Speed Dating with Voice User Interfaces (VUIs): Understanding How Families Interact and Perceive VUIs in a Group Setting
As voice-user interfaces (VUIs), such as smart speakers like Amazon Alexa or social robots like Jibo, enter multi-user environments like our homes, it is critical to understand how group members perceive and interact with these devices. VUIs engage socially with users, leveraging multi-modal cues including speech, graphics, expressive sounds, and movement.
The combination of these cues can affect how users perceive and interact with these devices.
Through a set of three elicitation studies, we explore family interactions (N = 34 families, 92 participants, ages 4–69) with three commercially available VUIs with varying levels of social embodiment.
The motivation for these three studies began when researchers noticed that families interacted differently with three agents when familiarizing themselves with the agents and, therefore, we sought to further investigate this trend in three subsequent studies designed as a conceptional replication study.
Each study included three activities to examine participants’ interactions with and perceptions of the three VUIS in each study, including an agent exploration activity, perceived personality activity, and user experience ranking activity.

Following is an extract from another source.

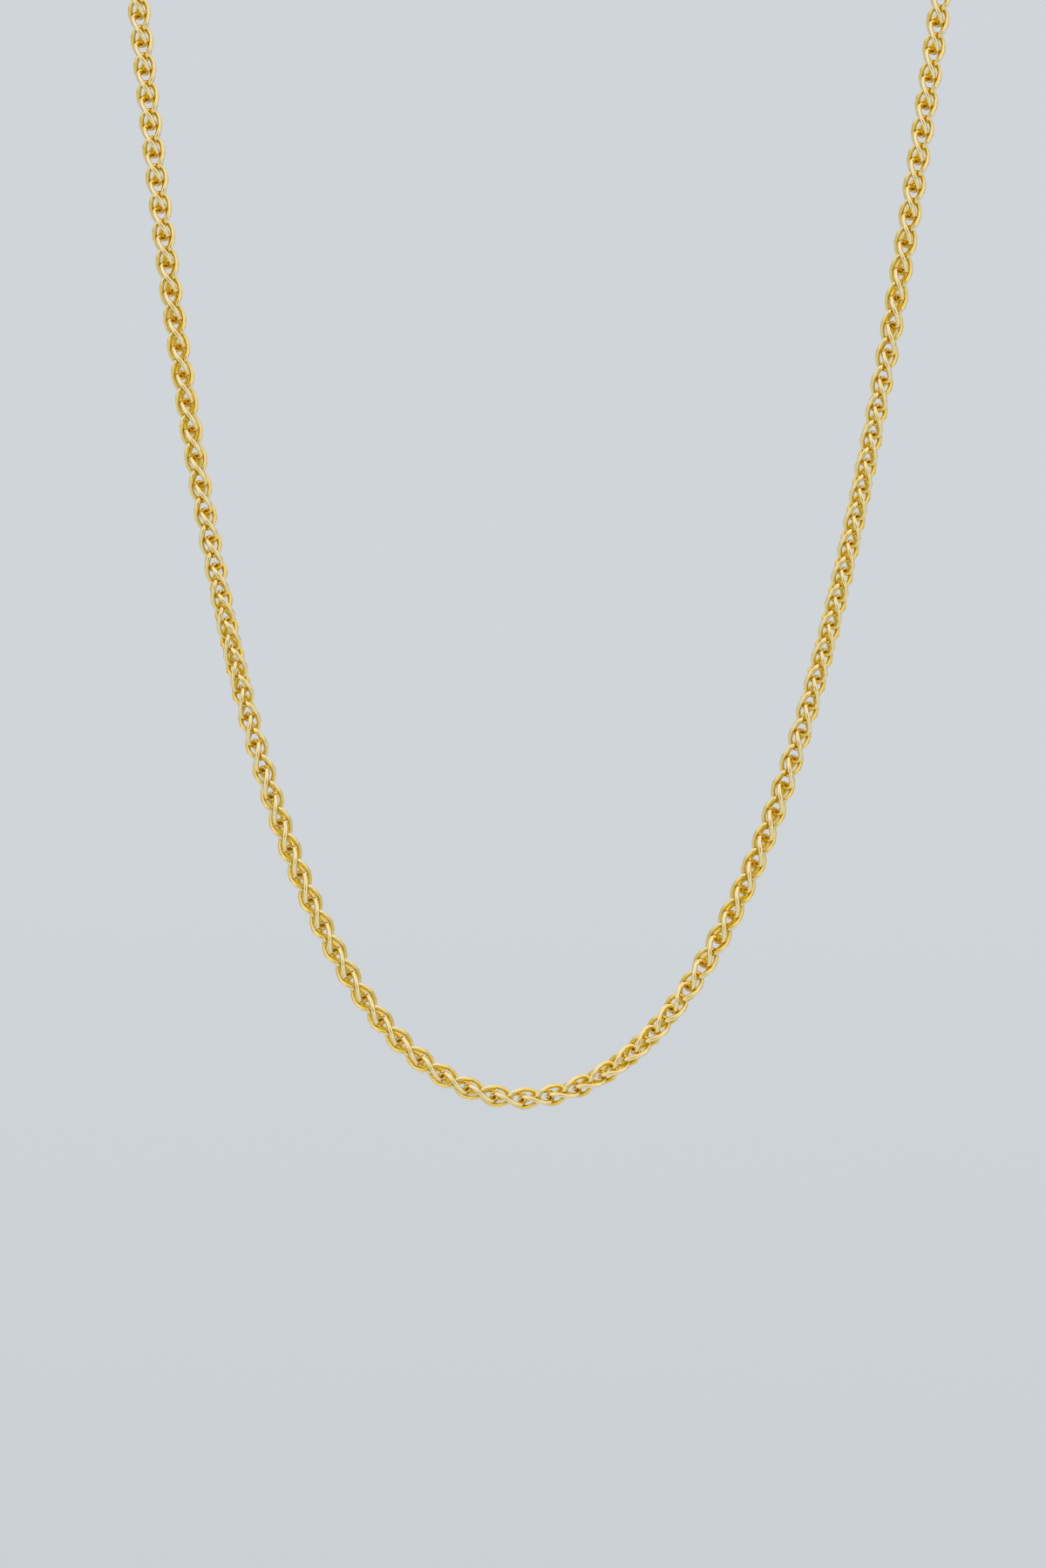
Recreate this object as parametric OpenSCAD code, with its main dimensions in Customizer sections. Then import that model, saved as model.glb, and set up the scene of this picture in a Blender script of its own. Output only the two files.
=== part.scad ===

Consistent for each study, participants interacted significantly more with an agent with a higher degree of social embodiment, i.e., a social robot such as Jibo, and perceived the agent as more trustworthy, having higher emotional engagement, and having higher companionship. There were some nuances in interaction and perception with different brands and types of smart speakers, i.e., Google Home versus Amazon Echo, or Amazon Show versus Amazon Echo Spot between the studies.
In the last study, a behavioral analysis was conducted to investigate interactions between family members and with the VUIs, revealing that participants interacted more with the social robot and interacted more with their family members around the interactions with the social robot.
This paper explores these findings and elaborates upon how these findings can direct future VUI development for group settings, especially in familial settings.